Plenty of these in NZ Horopito wreckers have these and new parts are available for PAs&PBs in Melbourne OZ.The PAs were big sellers downunder
I have the Matchbox model of one of these from the 60s – two tone bronze and turquoise. I wonder if that was an actual color combination on the full-size ones.
Yesterday I followed a 2010 or ’11 Vauxhall Astra with recent, regular Oregon plates, on I-5 heading north through Portland. The big logo on the back was unmistakably Vauxhall. How is that possible? Vauxhall’s not even sold in Canada.
Most likely someone put on those logos to mess with your head (won’t be the first time). There are some other possible explanations, but I bet it was the first. A Brit, most likely.
Ha! Well, it worked. I see, there was a Saturn Astra. Thanks, Prof.

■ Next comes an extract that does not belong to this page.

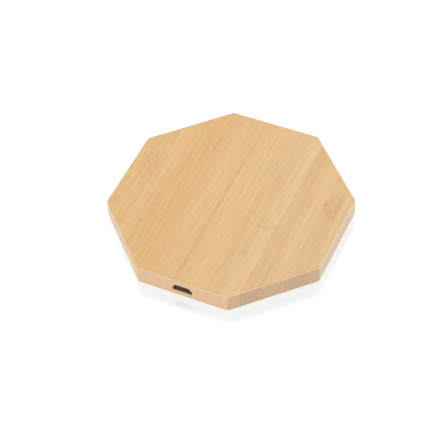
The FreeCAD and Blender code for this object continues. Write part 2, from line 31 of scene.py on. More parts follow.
class Shader:
    """One node-based material. Its methods take numbers or sockets and give back sockets.

    here, x, y and z are the place in millimetres, and normal holds the three parts of the surface's normal.
    """

    def __init__(self, name):
        self.material = bpy.data.materials.new(name)
        self.material.use_nodes = True
        self.tree = self.material.node_tree
        self.tree.nodes.clear()
        self.bsdf = self.node("BsdfPrincipled")
        self.put(self.node("OutputMaterial").inputs["Surface"], self.bsdf.outputs["BSDF"])
        coordinates = self.node("TexCoord")
        self.normal = self.split(coordinates.outputs["Normal"])
        self.here = self.scaled(coordinates.outputs["Object"], MM_PER_M)
        self.x, self.y, self.z = self.split(self.here)

    def node(self, kind, **settings):
        made = self.tree.nodes.new("ShaderNode" + kind)
        for name, value in settings.items():
            setattr(made, name, value)
        return made

    def put(self, socket, value):
        if isinstance(value, bpy.types.NodeSocket):
            self.tree.links.new(value, socket)
        else:
            socket.default_value = value

    def set(self, **values):
        """Sets the Principled shader's sockets; underscores in a name stand for spaces."""
        for name, value in values.items():
            self.put(self.bsdf.inputs[name.replace("_", " ")], value)

    def split(self, vector):
        parts = self.node("SeparateXYZ")
        self.put(parts.inputs[0], vector)
        return parts.outputs

    def at(self, x, y, z):
        joined = self.node("CombineXYZ")
        for socket, value in zip(joined.inputs, (x, y, z)):
            self.put(socket, value)
        return joined.outputs[0]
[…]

Paul!
Along those lines, I’ve always thought this would be a great badge for a DIY electric car. Very few over here would get it.
Agreed. Always liked it as a kid; and the name too: Blitz.
I have 3 vauxhalls a ’54 a’55 and a’58. All are partly restored. The ‘ 54 can be driven. It is licenced. I would like to sell them. If you are interested email me and we can chat about it. Jim Birch
Where are you at, Jim?
The original PA Velox/Cresta makes an interesting comparison with the short-lived 1958 Opel Kapitan P1, which sold very badly. Both of them represent the triumph of style over common sense – I am not sure which I prefer, aesthetically. A 1961 PA Velox was our family car during my teens. Pretty effective vehicle, apart from over-soft rear suspension, which made towing problematic.
Opel went its own way with the Kapitan P2, that seemed a bit idiosyncratic at the time, but sold very well. It looked quite effective in a Germanic leader-of-industry sort of way.
I always felt the PA Vauxhalls looked OK from some angles, but needed a longer nose. The Mark II Ford Zephyr/Zodiac looked more authoritative, as did the Mark III Zodiac. (The Mark III Zephyr 4 and 6 looked dreadful, in my view.)